- _EXERCISE INSTRUCTIONS_
Return all lines where the word "this" can be found.
[Start of EXTRACTED ENTRIES]
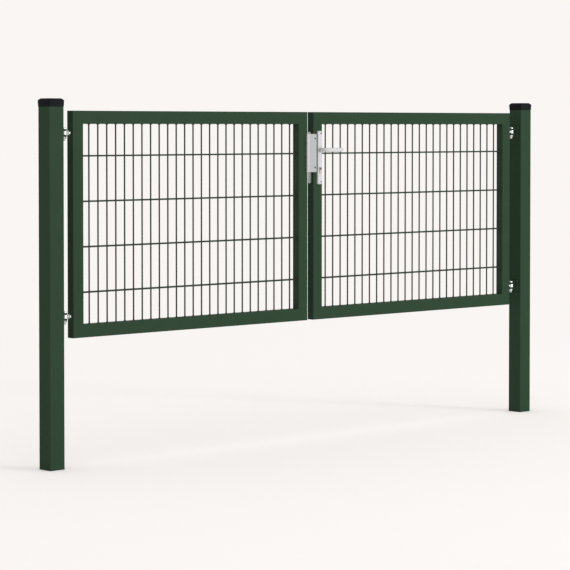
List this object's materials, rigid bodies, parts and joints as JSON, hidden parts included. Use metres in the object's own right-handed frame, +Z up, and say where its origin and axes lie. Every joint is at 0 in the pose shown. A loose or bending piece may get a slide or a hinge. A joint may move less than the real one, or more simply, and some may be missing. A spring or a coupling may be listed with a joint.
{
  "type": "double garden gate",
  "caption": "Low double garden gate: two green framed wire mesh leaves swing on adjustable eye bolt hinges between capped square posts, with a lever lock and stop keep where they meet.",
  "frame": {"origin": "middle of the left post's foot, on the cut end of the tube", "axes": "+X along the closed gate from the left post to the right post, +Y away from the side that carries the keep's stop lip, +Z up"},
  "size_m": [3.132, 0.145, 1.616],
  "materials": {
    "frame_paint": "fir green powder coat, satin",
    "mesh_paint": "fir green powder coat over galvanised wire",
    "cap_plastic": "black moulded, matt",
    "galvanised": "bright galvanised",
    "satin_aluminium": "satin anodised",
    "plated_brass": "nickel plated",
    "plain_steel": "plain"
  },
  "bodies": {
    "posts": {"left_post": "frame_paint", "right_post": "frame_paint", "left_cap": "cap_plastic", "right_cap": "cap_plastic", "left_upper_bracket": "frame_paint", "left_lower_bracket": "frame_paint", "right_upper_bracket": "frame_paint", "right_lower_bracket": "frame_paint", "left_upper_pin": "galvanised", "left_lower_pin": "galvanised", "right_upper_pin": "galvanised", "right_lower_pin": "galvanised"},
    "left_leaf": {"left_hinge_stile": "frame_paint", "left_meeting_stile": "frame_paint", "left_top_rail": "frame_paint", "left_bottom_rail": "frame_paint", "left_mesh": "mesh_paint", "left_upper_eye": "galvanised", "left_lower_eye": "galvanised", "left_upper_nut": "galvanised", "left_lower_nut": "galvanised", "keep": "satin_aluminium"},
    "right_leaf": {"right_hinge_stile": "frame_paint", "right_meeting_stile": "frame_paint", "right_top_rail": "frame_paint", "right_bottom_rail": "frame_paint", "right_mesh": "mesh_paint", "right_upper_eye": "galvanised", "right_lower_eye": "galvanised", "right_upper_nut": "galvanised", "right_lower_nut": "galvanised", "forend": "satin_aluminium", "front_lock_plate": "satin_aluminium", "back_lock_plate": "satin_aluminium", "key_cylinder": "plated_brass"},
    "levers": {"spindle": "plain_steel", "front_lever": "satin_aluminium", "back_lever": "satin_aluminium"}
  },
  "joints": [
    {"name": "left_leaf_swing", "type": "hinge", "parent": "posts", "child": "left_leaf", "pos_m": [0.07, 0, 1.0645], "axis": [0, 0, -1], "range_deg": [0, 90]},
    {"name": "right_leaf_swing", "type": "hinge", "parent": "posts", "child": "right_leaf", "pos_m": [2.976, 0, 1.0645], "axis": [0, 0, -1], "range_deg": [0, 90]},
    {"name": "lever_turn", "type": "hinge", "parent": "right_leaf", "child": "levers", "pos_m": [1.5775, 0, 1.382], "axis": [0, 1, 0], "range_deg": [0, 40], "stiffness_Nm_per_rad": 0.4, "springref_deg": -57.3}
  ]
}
[End of EXTRACTED ENTRIES]
[Start of EXTRACTED ENTRIES]
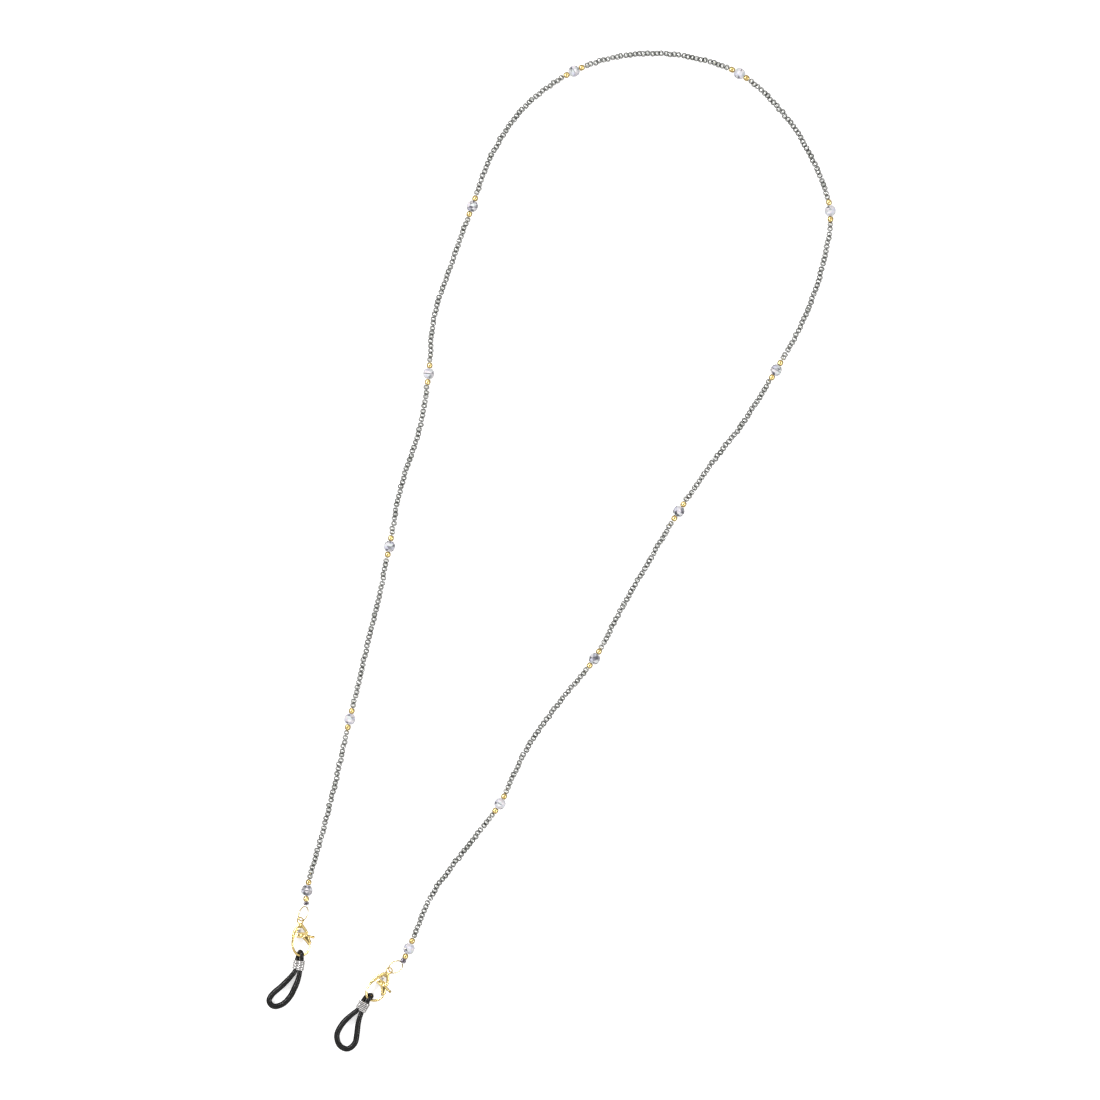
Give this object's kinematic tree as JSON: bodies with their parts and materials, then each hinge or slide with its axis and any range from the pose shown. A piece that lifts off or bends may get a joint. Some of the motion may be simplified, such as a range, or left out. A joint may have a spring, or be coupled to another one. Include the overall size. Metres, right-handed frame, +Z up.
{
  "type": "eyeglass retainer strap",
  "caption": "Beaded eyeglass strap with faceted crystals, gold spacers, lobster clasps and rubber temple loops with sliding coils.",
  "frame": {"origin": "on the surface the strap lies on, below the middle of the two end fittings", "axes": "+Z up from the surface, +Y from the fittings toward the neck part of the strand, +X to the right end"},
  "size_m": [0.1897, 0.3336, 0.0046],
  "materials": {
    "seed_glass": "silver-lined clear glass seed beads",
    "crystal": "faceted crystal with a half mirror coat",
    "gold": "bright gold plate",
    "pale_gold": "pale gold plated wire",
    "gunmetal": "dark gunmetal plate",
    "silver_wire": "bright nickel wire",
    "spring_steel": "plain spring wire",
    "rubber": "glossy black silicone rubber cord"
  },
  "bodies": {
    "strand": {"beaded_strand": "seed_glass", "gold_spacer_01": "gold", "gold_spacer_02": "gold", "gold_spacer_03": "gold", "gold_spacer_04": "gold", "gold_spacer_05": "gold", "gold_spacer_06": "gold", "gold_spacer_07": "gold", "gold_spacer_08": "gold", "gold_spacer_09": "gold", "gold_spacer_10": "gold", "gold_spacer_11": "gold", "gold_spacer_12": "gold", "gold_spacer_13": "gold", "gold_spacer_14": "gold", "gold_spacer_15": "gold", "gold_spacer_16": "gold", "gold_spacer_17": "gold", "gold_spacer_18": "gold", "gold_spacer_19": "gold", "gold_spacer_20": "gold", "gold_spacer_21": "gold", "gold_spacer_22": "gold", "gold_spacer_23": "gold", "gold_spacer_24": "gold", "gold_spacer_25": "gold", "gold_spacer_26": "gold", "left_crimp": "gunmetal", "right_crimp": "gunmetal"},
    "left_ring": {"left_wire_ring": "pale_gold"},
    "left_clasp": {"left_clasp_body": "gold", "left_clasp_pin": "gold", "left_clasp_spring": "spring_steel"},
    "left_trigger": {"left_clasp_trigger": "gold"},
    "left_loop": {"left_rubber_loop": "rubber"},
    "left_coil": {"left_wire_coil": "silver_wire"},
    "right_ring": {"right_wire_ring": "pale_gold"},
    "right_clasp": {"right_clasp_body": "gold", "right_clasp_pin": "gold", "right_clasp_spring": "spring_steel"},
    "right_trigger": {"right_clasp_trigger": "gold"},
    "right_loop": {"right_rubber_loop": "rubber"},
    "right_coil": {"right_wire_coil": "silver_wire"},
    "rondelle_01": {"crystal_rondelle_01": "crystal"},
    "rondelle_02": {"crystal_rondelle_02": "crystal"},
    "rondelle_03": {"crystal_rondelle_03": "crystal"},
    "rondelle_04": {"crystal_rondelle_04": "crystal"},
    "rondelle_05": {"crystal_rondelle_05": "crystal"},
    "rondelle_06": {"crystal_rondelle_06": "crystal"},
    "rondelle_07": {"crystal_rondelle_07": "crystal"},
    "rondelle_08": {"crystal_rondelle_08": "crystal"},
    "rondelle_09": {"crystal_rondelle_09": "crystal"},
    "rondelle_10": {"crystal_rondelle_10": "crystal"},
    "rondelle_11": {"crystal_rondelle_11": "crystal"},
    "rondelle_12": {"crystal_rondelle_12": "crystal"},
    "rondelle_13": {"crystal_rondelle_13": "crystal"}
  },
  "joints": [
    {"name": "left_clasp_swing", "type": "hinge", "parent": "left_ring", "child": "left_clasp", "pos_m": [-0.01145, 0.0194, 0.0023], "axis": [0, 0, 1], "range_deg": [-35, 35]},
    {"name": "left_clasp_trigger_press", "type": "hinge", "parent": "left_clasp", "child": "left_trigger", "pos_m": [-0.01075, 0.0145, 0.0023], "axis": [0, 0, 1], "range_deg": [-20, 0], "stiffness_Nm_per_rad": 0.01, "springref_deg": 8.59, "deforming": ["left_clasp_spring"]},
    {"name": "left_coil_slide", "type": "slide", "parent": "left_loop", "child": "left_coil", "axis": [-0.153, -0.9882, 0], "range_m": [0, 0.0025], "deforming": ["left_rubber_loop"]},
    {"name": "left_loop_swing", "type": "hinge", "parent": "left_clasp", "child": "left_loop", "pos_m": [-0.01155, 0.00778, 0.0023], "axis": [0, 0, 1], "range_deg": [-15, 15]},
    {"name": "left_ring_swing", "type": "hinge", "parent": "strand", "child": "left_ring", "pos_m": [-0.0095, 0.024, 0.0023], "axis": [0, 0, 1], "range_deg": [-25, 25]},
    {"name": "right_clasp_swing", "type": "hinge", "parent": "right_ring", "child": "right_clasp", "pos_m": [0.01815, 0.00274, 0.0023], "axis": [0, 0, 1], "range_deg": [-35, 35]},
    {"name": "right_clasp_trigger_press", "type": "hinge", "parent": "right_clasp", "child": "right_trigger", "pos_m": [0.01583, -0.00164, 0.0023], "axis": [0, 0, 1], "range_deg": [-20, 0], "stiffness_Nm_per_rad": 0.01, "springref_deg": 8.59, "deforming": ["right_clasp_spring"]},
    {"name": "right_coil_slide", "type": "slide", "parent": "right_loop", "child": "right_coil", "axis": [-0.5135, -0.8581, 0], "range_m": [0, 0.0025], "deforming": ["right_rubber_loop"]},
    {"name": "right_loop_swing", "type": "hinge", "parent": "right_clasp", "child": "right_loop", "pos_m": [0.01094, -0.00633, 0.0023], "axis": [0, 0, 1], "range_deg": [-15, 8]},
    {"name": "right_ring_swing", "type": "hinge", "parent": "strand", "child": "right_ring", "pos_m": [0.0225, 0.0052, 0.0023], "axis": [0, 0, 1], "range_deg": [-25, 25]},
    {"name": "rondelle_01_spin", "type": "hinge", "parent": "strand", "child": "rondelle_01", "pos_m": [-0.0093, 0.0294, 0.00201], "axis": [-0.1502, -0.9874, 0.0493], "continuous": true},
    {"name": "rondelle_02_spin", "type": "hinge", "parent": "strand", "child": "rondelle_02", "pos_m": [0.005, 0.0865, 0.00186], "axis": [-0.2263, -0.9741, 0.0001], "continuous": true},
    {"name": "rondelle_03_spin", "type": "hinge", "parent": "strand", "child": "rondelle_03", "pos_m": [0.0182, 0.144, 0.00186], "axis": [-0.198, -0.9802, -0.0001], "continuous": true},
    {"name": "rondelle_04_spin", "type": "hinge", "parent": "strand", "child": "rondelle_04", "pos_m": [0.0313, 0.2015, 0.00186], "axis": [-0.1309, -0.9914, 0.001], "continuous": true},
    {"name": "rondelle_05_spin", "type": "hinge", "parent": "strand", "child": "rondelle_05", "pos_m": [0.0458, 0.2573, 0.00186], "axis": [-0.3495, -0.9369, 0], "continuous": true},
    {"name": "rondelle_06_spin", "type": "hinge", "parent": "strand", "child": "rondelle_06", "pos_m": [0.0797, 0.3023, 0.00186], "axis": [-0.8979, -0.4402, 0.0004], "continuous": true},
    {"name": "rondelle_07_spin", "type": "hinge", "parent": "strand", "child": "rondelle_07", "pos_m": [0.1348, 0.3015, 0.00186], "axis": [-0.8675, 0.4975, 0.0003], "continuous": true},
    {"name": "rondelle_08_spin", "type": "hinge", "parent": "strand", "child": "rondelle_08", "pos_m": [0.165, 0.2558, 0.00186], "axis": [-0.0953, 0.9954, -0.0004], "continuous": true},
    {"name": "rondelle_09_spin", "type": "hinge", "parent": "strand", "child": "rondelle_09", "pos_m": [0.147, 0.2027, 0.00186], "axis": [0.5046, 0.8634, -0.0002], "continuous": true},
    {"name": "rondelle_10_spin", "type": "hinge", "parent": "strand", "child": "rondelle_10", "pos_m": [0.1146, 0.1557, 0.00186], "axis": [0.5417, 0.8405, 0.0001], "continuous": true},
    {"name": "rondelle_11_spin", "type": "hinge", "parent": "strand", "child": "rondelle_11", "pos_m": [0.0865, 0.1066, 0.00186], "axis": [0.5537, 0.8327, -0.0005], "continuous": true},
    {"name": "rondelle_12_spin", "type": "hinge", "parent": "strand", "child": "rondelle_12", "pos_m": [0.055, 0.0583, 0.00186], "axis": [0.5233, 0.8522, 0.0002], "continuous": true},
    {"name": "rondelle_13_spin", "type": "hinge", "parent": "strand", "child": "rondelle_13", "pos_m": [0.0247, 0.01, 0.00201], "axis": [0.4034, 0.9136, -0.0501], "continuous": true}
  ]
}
[End of EXTRACTED ENTRIES]
[Start of EXTRACTED ENTRIES]
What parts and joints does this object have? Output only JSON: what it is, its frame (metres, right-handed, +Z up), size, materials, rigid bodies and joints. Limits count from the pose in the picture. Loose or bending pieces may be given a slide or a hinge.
[End of EXTRACTED ENTRIES]
- _PROBLEM SOLUTION_
List this object's materials, rigid bodies, parts and joints as JSON, hidden parts included. Use metres in the object's own right-handed frame, +Z up, and say where its origin and axes lie. Every joint is at 0 in the pose shown. A loose or bending piece may get a slide or a hinge. A joint may move less than the real one, or more simply, and some may be missing. A spring or a coupling may be listed with a joint.
Give this object's kinematic tree as JSON: bodies with their parts and materials, then each hinge or slide with its axis and any range from the pose shown. A piece that lifts off or bends may get a joint. Some of the motion may be simplified, such as a range, or left out. A joint may have a spring, or be coupled to another one. Include the overall size. Metres, right-handed frame, +Z up.
What parts and joints does this object have? Output only JSON: what it is, its frame (metres, right-handed, +Z up), size, materials, rigid bodies and joints. Limits count from the pose in the picture. Loose or bending pieces may be given a slide or a hinge.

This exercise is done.